Mr. Hanley : I am sure that you would bring me to order, Mr. Deputy Speaker, if I tried to explain that. However, for the sake of good order, if all married women were exempt from the poll tax, the rates would have to rise commensurately higher for everyone else. Therefore, the benefit to a couple would be almost wiped out immediately. The hon. Member for Leeds, West is talking nonsense.

Mr. Chris Butler (Warrington, South) : Is not the community charge a very interesting indicator of how the Labour party would act in government? The local authority in my consituency of Warrington is Labour-controlled, and Cheshire county council is run on a Labour budget. We have experienced an increase in the community charge, which translates into an increase in the rates--if they still existed--of 52.3 per cent. this year. Is not it true that the Labour party is a high spender locally, just as it would be nationally?

Mr. Hanley : My hon. Friend has made a most effective point. I am sure that the people in west London who have learnt what living under Labour means, are now living under Conservative-controlled authorities for the reasons given by my hon. Friend the Member for Warrington, South (Mr. Butler).

I have gleaned more information about Labour's personal taxation plan.
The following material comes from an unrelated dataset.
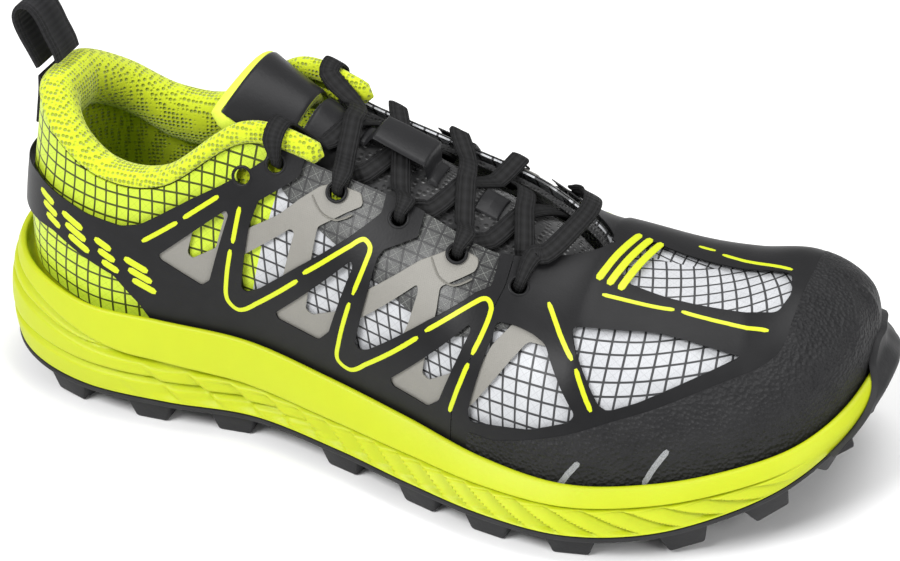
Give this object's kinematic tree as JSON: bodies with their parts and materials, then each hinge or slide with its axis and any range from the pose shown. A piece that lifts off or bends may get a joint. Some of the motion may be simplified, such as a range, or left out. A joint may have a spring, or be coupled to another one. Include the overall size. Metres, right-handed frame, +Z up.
{
  "type": "trail running shoe",
  "caption": "Right trail running shoe with a lugged rubber outsole, foam midsole, layered ripstop upper with film overlays, laced throat, padded tongue and heel pull loop.",
  "frame": {"origin": "middle of the shoe's bounding box, at the level of the lug tips", "axes": "+X from heel to toe, +Y to the medial side of a right shoe, +Z up"},
  "size_m": [0.285, 0.1134, 0.1221],
  "materials": {
    "outsole_rubber": "matt",
    "midsole_foam": "satin",
    "board": "matt",
    "stiffener": "matt",
    "insole_fabric": "matt",
    "lining_black": "matt",
    "lime_mesh": "matt",
    "lime_ripstop": "matt",
    "white_ripstop": "satin",
    "toe_rubber": "pebbled",
    "black_film": "satin",
    "eyestay": "satin",
    "tongue_mesh": "matt",
    "binding": "matt",
    "shield": "satin",
    "keeper": "satin",
    "lace_braid": "woven",
    "aglet": "gloss",
    "webbing": "woven",
    "grey_strap": "satin"
  },
  "bodies": {
    "shoe": {"outsole": "outsole_rubber", "midsole": "midsole_foam", "lasting_board": "board", "heel_counter": "stiffener", "toe_puff": "stiffener", "lining_vamp": "lining_black", "lining_lateral": "lime_mesh", "lining_medial": "lime_mesh", "collar_roll": "lime_mesh", "quarter_lateral": "lime_ripstop", "quarter_medial": "lime_ripstop", "vamp_textile": "white_ripstop", "toe_rand": "toe_rubber", "heel_band": "black_film", "vamp_film": "black_film", "film_lateral": "black_film", "film_medial": "black_film", "eyestay_lateral": "eyestay", "eyestay_medial": "eyestay", "tongue_base": "tongue_mesh", "lace_keeper": "keeper", "tongue_patch": "keeper", "lace": "lace_braid", "aglet_lateral": "aglet", "aglet_medial": "aglet", "loop_anchor": "webbing", "strap_rear_lateral": "grey_strap", "strap_middle_lateral": "grey_strap", "strap_front_lateral": "grey_strap", "strap_toe_lateral": "grey_strap", "strap_rear_medial": "grey_strap", "strap_middle_medial": "grey_strap", "strap_front_medial": "grey_strap", "strap_toe_medial": "grey_strap"},
    "tongue_flap": {"tongue_pad": "lime_mesh", "tongue_shield": "shield", "tongue_binding": "binding"},
    "insole": {"insole": "insole_fabric"},
    "pull_loop": {"pull_loop": "webbing"}
  },
  "joints": [
    {"name": "tongue_flap_fold", "type": "hinge", "parent": "shoe", "child": "tongue_flap", "pos_m": [-0.0361, 0.0057, 0.1005], "axis": [0, 1, 0], "range_deg": [-9, 2], "stiffness_Nm_per_rad": 0.2},
    {"name": "insole_lift", "type": "hinge", "parent": "shoe", "child": "insole", "pos_m": [0.1289, 0.0057, 0.037], "axis": [0, 1, 0], "range_deg": [0, 2.5]},
    {"name": "pull_loop_flex", "type": "hinge", "parent": "shoe", "child": "pull_loop", "pos_m": [-0.1256, 0.0057, 0.1], "axis": [0, 1, 0], "range_deg": [-15, 8], "stiffness_Nm_per_rad": 0.05}
  ]
}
For example, the personal allowance would be converted into a zero rate band so that, when it is uprated for inflation, all taxpayers would gain the same amount. That sounds like a pleasant policy that would benefit those at the bottom rather than those at the top. However, the cost would be about £1.4 billion and it seems that two thirds of the people who would be affected by the change are already on the basic rate of tax. While one third are on the higher rate, two thirds of people on average incomes would be hit. It seems that Labour would continue mortgage interest relief at the single rate, probably equivalent to the basic rate of relief that it inherited, and that higher rate relief would end. That would probably gain Labour £0.5 billion. However, that would also throw more people into higher rates.

Labour also apparently intends to restrict tax avoidance by high income earners by setting a minimum proportion of income that would have to be paid as tax. That has some attractions, and I do not dispute that it would be an interesting way of continuing this Government's drive to reduce tax avoidance. This Government have been stronger than any Government in trying to catch people who avoid tax. Therefore, I have no argument with that policy.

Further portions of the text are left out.